(Required work) Reproduce exactly the lines from the one containing "for item in" down to the one containing "points = [vertex.co", including both of those lines, and nothing else.

[CAD and scene scripts]
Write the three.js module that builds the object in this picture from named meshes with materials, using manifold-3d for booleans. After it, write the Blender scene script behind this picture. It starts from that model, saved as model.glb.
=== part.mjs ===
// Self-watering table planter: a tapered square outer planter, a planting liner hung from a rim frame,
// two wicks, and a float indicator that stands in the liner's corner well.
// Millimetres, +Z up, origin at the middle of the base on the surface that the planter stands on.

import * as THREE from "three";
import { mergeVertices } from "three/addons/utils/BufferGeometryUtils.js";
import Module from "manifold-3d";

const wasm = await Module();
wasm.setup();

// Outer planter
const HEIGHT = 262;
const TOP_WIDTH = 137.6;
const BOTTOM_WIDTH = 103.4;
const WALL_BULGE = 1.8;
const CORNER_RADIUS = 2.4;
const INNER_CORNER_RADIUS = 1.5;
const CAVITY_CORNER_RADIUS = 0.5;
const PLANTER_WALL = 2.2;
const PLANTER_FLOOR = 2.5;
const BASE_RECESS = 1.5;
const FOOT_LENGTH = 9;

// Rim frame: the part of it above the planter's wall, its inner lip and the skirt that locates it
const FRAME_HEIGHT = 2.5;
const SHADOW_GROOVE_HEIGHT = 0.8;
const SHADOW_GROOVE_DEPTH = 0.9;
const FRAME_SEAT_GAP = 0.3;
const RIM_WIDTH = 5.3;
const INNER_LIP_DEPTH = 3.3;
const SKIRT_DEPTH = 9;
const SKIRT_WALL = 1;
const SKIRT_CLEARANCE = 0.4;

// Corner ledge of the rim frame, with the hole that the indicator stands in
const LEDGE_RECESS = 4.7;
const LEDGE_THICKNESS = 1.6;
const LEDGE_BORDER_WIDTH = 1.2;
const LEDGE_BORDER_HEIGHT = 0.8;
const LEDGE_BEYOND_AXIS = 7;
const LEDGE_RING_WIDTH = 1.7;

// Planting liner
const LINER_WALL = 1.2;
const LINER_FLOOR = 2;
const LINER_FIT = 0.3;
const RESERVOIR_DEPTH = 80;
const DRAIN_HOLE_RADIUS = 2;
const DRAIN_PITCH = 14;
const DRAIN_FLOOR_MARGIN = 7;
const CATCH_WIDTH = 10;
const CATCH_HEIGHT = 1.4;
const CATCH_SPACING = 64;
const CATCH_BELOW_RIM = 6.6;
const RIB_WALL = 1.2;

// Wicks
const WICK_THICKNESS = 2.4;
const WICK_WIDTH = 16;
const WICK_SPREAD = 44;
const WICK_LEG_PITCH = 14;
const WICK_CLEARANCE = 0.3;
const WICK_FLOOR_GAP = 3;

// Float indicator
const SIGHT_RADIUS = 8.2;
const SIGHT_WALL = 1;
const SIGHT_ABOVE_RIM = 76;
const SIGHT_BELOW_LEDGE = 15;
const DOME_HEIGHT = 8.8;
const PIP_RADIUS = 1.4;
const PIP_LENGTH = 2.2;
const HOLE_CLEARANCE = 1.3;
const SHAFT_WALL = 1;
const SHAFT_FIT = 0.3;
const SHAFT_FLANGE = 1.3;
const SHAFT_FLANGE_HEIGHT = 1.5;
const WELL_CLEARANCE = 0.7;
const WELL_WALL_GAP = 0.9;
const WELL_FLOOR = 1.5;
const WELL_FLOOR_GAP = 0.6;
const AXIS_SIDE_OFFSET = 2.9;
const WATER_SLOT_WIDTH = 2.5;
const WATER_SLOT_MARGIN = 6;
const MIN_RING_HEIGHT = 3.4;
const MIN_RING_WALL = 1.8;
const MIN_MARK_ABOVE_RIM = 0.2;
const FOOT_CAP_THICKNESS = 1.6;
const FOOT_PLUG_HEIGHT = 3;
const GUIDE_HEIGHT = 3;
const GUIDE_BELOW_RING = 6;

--

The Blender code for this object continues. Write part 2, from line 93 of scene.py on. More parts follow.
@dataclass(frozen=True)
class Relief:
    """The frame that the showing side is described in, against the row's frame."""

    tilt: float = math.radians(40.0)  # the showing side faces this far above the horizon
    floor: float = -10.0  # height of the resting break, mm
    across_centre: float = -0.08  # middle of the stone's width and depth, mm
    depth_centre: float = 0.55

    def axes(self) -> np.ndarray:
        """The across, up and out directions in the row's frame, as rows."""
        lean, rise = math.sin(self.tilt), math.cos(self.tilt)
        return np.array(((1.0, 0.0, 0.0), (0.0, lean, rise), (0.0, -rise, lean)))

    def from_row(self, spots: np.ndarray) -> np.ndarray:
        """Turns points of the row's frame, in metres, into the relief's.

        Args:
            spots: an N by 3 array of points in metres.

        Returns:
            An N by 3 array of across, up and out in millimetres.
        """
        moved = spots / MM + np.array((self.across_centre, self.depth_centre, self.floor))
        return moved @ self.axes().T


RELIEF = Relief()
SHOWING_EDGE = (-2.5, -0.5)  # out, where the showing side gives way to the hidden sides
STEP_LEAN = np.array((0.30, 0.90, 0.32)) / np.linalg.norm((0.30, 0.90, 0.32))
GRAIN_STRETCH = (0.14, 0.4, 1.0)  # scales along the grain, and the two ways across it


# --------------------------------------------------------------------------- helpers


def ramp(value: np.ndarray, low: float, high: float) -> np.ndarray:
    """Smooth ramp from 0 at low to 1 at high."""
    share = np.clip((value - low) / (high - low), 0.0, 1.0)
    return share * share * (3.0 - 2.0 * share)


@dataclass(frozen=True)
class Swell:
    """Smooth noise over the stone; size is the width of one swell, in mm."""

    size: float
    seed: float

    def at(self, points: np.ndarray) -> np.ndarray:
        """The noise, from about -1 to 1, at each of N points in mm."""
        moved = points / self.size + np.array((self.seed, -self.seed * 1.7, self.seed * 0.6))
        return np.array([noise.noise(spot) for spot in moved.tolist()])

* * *

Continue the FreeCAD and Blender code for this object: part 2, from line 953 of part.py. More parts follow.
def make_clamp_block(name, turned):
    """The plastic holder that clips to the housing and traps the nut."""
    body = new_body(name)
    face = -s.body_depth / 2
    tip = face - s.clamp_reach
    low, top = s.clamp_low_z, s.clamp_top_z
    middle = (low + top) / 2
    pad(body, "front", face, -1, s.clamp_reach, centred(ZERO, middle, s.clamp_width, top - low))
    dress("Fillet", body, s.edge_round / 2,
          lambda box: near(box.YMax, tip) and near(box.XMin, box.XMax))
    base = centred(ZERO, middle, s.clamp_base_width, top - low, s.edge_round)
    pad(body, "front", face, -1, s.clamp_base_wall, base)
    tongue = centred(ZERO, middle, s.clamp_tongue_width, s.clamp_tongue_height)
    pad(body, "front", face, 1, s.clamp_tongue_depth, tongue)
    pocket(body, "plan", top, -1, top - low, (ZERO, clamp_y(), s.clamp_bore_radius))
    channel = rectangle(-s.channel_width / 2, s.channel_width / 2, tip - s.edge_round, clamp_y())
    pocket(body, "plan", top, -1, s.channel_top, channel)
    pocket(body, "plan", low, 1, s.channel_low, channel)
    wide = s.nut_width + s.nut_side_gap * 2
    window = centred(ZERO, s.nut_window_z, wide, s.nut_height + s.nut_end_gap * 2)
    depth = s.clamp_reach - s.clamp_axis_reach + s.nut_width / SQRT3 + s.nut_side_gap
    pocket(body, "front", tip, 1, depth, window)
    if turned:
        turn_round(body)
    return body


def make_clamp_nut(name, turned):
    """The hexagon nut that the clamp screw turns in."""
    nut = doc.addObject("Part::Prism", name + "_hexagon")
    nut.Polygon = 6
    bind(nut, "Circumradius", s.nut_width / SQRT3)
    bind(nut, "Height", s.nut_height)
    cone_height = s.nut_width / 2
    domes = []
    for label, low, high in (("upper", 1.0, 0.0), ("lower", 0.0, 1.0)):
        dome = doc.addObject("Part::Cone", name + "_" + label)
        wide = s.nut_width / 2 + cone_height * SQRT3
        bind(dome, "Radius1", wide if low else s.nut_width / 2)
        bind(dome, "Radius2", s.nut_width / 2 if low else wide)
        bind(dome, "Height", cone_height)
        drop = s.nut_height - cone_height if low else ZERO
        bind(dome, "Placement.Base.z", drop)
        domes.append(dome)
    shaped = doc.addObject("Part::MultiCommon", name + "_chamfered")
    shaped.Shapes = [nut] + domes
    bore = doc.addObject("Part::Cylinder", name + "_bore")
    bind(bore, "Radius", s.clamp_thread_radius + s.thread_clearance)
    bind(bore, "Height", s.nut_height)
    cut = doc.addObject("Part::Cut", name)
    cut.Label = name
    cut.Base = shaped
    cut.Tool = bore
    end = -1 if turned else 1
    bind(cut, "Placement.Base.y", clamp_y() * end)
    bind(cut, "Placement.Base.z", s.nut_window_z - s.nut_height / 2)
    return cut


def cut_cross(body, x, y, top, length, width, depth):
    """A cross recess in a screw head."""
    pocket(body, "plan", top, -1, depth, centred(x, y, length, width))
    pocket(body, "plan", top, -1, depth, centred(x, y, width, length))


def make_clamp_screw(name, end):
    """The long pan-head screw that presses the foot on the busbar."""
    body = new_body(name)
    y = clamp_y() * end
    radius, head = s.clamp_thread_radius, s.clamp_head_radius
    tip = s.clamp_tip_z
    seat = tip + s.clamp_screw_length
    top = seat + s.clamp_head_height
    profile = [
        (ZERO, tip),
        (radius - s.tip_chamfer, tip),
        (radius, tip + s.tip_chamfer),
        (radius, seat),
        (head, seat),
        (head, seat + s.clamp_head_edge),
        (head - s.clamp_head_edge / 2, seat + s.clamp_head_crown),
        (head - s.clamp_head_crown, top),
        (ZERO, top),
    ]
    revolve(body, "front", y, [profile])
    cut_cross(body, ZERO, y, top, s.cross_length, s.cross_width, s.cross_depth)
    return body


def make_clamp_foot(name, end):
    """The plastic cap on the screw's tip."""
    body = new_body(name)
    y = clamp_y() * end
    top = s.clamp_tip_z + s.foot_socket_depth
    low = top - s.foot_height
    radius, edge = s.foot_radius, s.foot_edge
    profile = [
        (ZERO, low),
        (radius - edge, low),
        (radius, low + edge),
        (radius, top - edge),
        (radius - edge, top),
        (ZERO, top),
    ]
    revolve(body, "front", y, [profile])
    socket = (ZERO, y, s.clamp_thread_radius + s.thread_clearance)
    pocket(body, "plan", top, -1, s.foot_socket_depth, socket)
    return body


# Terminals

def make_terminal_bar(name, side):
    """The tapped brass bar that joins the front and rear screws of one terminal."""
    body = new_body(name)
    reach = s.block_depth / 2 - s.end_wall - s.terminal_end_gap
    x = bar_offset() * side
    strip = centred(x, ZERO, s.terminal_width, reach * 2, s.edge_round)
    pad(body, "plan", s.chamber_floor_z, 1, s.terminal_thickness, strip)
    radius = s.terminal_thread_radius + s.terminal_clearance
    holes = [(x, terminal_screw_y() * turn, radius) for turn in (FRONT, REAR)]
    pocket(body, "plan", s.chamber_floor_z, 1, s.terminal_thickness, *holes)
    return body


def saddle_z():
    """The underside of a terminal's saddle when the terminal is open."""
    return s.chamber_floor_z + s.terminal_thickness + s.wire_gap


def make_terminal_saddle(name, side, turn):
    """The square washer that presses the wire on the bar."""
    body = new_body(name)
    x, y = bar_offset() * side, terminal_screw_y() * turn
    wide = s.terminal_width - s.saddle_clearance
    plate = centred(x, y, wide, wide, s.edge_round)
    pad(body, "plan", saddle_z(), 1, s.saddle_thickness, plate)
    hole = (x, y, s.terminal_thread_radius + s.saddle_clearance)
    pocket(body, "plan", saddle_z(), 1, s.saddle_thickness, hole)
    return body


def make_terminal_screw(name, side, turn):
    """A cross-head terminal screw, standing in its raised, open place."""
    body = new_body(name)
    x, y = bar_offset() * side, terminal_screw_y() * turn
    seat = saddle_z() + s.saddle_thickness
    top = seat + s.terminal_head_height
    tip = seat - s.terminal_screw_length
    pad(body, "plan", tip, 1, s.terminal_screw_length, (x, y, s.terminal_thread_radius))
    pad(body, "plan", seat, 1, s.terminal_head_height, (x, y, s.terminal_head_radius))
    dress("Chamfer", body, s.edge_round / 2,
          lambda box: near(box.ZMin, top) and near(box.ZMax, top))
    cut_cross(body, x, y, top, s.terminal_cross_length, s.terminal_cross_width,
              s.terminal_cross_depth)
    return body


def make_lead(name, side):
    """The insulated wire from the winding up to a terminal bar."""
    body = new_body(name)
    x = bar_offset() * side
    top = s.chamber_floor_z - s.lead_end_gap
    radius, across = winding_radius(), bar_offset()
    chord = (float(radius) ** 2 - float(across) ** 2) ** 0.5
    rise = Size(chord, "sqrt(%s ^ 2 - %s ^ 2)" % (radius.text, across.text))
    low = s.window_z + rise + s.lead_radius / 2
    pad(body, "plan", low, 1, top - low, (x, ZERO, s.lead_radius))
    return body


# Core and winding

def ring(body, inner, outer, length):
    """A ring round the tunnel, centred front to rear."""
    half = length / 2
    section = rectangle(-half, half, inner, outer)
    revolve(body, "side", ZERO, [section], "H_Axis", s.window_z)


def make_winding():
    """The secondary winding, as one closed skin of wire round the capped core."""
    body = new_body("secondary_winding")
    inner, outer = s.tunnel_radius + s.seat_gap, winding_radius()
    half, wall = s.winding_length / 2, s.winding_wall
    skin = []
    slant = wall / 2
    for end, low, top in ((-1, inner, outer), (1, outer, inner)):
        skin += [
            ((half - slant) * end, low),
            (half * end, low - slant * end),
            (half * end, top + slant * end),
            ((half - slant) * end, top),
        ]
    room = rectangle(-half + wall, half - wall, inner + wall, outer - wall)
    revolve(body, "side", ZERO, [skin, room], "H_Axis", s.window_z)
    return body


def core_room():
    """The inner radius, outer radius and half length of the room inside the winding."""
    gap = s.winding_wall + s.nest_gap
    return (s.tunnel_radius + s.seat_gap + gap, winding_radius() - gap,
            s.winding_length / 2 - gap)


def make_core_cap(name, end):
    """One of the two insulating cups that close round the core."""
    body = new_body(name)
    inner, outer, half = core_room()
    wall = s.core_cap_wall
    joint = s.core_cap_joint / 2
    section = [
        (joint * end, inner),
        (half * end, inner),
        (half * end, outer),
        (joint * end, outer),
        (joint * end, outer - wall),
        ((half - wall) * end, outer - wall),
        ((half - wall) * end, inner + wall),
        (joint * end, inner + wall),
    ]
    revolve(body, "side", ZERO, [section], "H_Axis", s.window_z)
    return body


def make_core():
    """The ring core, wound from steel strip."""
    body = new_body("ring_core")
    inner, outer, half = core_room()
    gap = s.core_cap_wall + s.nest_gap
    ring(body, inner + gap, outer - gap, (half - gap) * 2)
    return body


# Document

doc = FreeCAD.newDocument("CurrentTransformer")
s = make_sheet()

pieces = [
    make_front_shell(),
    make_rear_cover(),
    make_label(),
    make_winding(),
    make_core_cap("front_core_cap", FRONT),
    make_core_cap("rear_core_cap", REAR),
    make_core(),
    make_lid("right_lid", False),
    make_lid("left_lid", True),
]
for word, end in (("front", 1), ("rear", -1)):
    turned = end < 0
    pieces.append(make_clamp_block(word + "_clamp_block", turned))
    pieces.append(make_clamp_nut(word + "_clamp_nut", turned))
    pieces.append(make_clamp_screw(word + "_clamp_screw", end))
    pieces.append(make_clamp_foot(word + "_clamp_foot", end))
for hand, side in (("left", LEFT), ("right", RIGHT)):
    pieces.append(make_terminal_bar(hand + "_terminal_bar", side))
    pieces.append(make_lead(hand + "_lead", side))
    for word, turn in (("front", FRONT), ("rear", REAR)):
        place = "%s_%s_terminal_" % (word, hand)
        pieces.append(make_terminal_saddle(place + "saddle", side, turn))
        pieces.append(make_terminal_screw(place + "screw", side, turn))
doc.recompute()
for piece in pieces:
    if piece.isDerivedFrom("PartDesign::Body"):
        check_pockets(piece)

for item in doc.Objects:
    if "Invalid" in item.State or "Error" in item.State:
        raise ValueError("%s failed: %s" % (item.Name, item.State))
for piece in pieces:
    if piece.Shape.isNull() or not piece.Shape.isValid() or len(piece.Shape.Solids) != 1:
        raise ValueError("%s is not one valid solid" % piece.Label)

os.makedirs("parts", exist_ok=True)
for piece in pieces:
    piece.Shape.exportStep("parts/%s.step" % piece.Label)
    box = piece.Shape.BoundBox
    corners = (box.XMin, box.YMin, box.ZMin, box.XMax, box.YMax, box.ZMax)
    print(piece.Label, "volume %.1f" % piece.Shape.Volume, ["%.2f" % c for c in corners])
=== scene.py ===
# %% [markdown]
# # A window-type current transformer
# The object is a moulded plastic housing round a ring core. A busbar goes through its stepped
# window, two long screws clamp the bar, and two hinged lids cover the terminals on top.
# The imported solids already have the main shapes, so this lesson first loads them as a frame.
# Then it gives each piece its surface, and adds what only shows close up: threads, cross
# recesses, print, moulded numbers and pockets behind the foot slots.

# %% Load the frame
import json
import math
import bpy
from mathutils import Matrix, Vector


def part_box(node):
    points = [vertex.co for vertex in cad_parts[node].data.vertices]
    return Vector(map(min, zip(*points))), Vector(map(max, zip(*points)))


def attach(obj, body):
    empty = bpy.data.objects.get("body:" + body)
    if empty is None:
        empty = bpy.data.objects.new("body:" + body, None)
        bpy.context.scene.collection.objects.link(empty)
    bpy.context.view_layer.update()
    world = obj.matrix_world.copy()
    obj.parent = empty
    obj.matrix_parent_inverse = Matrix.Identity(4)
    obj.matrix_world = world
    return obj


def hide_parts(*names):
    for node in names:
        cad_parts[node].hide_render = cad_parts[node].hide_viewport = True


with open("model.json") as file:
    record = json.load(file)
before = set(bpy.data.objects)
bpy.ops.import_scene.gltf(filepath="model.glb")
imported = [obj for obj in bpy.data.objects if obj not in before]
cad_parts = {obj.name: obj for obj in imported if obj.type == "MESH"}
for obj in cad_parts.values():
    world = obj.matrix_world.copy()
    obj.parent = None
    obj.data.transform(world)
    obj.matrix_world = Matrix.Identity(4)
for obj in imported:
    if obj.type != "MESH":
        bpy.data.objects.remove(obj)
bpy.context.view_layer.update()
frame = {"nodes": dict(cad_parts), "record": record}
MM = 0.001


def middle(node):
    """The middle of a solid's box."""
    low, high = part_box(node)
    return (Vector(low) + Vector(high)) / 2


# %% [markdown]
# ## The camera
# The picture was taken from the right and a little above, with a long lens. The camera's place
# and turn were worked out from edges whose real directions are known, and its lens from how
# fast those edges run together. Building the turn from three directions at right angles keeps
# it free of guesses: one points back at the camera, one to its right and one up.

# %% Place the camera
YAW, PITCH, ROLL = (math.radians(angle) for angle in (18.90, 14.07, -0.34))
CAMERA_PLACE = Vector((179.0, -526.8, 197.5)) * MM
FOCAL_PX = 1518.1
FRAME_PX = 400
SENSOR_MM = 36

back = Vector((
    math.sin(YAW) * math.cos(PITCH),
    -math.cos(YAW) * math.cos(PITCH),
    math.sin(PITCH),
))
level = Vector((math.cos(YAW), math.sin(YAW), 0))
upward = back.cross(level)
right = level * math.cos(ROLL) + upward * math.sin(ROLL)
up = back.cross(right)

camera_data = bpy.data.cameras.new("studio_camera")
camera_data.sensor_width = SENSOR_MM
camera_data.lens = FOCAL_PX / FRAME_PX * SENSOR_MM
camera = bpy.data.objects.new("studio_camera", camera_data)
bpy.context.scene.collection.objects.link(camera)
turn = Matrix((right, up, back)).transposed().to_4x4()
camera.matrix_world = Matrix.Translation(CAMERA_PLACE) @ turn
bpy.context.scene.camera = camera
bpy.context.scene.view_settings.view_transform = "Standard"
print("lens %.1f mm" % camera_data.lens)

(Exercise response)
for item in doc.Objects:
    if "Invalid" in item.State or "Error" in item.State:
        raise ValueError("%s failed: %s" % (item.Name, item.State))
for piece in pieces:
    if piece.Shape.isNull() or not piece.Shape.isValid() or len(piece.Shape.Solids) != 1:
        raise ValueError("%s is not one valid solid" % piece.Label)

os.makedirs("parts", exist_ok=True)
for piece in pieces:
    piece.Shape.exportStep("parts/%s.step" % piece.Label)
    box = piece.Shape.BoundBox
    corners = (box.XMin, box.YMin, box.ZMin, box.XMax, box.YMax, box.ZMax)
    print(piece.Label, "volume %.1f" % piece.Shape.Volume, ["%.2f" % c for c in corners])
=== scene.py ===
# %% [markdown]
# # A window-type current transformer
# The object is a moulded plastic housing round a ring core. A busbar goes through its stepped
# window, two long screws clamp the bar, and two hinged lids cover the terminals on top.
# The imported solids already have the main shapes, so this lesson first loads them as a frame.
# Then it gives each piece its surface, and adds what only shows close up: threads, cross
# recesses, print, moulded numbers and pockets behind the foot slots.

# %% Load the frame
import json
import math
import bpy
from mathutils import Matrix, Vector


def part_box(node):
    points = [vertex.co for vertex in cad_parts[node].data.vertices]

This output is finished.